For detailed consultation and compliance strategy, we recommend seeking advice from experienced tax and corporate law consultants. They can help devise a compliance strategy, minimize financial risks, and ensure successful business operations in the UAE.

Should you have any questions regarding ESR or other legal aspects of doing business in the UAE, experts at MDC Consulting are ready to provide consultancy and tailored solutions.

Important Update

October 2, 2024
On October 2, 2024, the Government of the United Arab Emirates (UAE) implemented substantial revisions to the UAE Economic Substance Regulations (ESR) through Cabinet Decision No. 98/2024.

Analysis


The effect of these amendments is that the Economic Substance Regulations will now apply to accounting periods that conclude on or before December 31, 2022. Businesses with accounting periods commencing on or after January 1, 2023, are no longer obligated to submit a UAE economic substance notification or report.

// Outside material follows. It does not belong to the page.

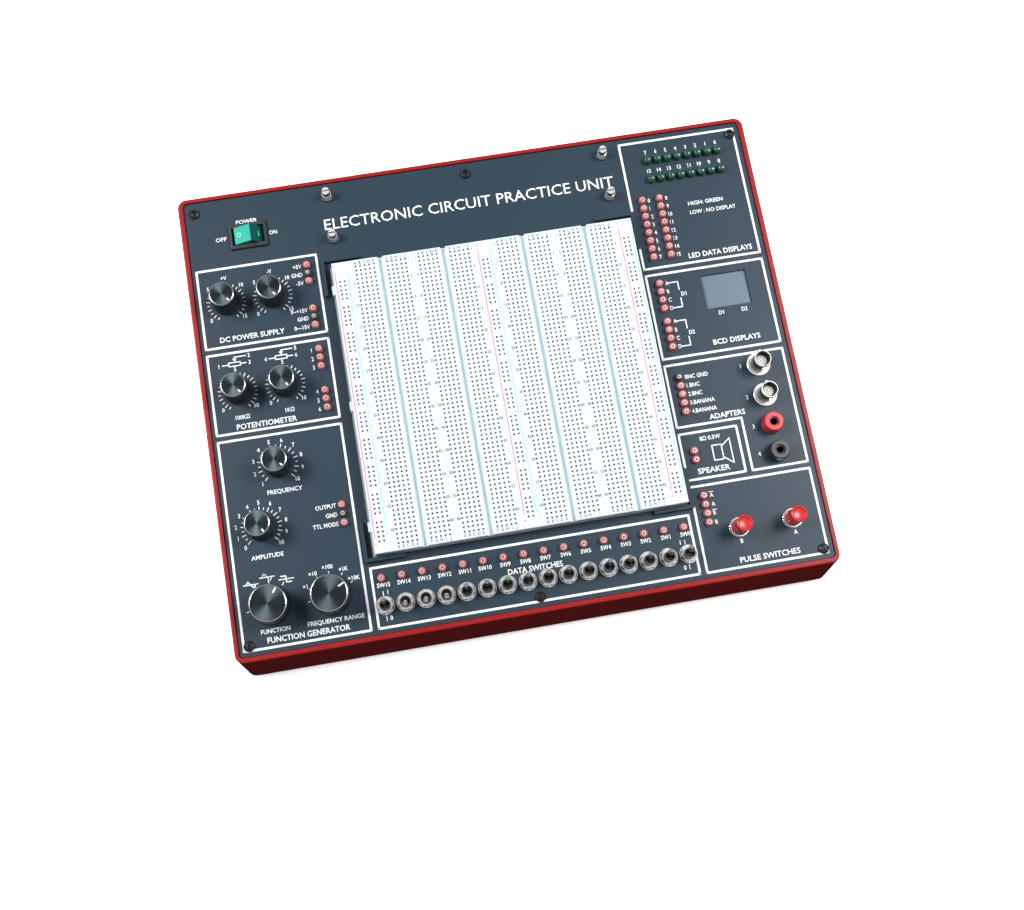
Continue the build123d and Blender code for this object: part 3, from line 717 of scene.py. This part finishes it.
rocker_black = finish("rocker_black", (0.018, 0.018, 0.02), 0.4, grain_scale=2500.0, grain_height=0.2)
dress(rocker_black, "rocker_frame")
rocker_green = finish("rocker_green", (0.0, 0.34, 0.26), 0.3, mottle=0.35, mottle_scale=220.0, drift=0.05,
                      grain_height=0.05, Specular_IOR_Level=0.2)
ROCKER_LEAN = math.radians(13.0)
RIDGE_RISE = 7.7          # from the pivot to the ridge of the roof-shaped paddle
rocker_x, rocker_y = places["power_rocker"]
ridge_x = rocker_x + RIDGE_RISE * math.sin(ROCKER_LEAN)
# Painted shade: the on half of the paddle, past the ridge, is painted dark green for the shade on its steep
# face.
on_half_painted_shade = within(rocker_green.node_tree, (ridge_x / 1000 + 0.0002, -1, -1), (1, 1, 1))
blend_colour(rocker_green, on_half_painted_shade, (0.0, 0.07, 0.06))
dress(rocker_green, "power_rocker")


def turned(profile, steps, ribs=0, closed=False):
    """A surface of revolution about Z: a ring of steps points for each (radius, height, rib depth) of
    the profile. Ribs pull the radius in by their depth times a raised cosine of the angle. Profile
    ends on the axis close in a fan; a closed profile joins its last ring to its first."""
    profile = [row if len(row) == 3 else (*row, 0.0) for row in profile]
    turn = np.arange(steps) * 2 * math.pi / steps
    points = []
    rings = []
    for radius, height, depth in profile:
        start = sum(len(ring) for ring in points)
        if radius < 1e-6:
            points.append(np.array([(0.0, 0.0, height)]))
            rings.append([start] * steps)
            continue
        pulled = radius - depth * (0.5 + 0.5 * np.cos(ribs * turn))
        points.append(np.c_[pulled * np.cos(turn), pulled * np.sin(turn), np.full(steps, height)])
        rings.append(list(range(start, start + steps)))
    faces = []
    uv = []
    pairs = list(zip(range(len(rings) - 1), range(1, len(rings))))
    if closed:
        pairs.append((len(rings) - 1, 0))
    for lower, upper in pairs:
        for step in range(steps):
            nxt = (step + 1) % steps
            corners = [(rings[lower][step], step, lower), (rings[lower][nxt], step + 1, lower),
                       (rings[upper][nxt], step + 1, upper), (rings[upper][step], step, upper)]
            kept = []
            for corner in corners:
                if corner[0] not in [other[0] for other in kept]:
                    kept.append(corner)
            faces.append(tuple(corner[0] for corner in kept))
            uv += [(corner[1] / steps, corner[2] / len(rings)) for corner in kept]
    return np.concatenate(points), faces, uv


def slant(points, centre, degrees):
    """Points tipped about the Y axis, positive lifting the right-hand side, then moved to a centre."""
    angle = math.radians(degrees)
    c, s = math.cos(angle), math.sin(angle)
    return points @ np.array([(c, 0, s), (0, 1, 0), (-s, 0, c)]) + centre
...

Published in the Official Gazette on September 16, 2024, Cabinet Decision No. 98 of 2024 modifies Cabinet Decision No. 57/2020 regarding Economic Substance Requirements by introducing Article (2) B, which limits its overall applicability to fiscal years from January 1, 2019, to December 31, 2022.

The removal of the obligation to adhere to the economic substance regulations is welcomed, especially since the UAE corporate tax law imposes similar requirements on Free Zone Persons seeking status as a Qualifying Free Zone Person (QFZP) under UAE corporate tax legislation.

Entities wishing to qualify as a QFZP must still demonstrate sufficient economic substance within the UAE and must declare this in their UAE corporate tax return submitted via the Federal Tax Authority portal, EmaraTax.

Implications for Your Business:

  •  If you were previously required to comply with the Economic Substance Regulations, you are no longer obligated to meet these requirements for fiscal years ending after December 31, 2022.
  •  All penalties imposed under Cabinet Decision No. 57/2020 for fiscal years concluding after December 31, 2022, will be annulled. Any fines paid related to a financial year that ended after December 31, 2022, will be refunded.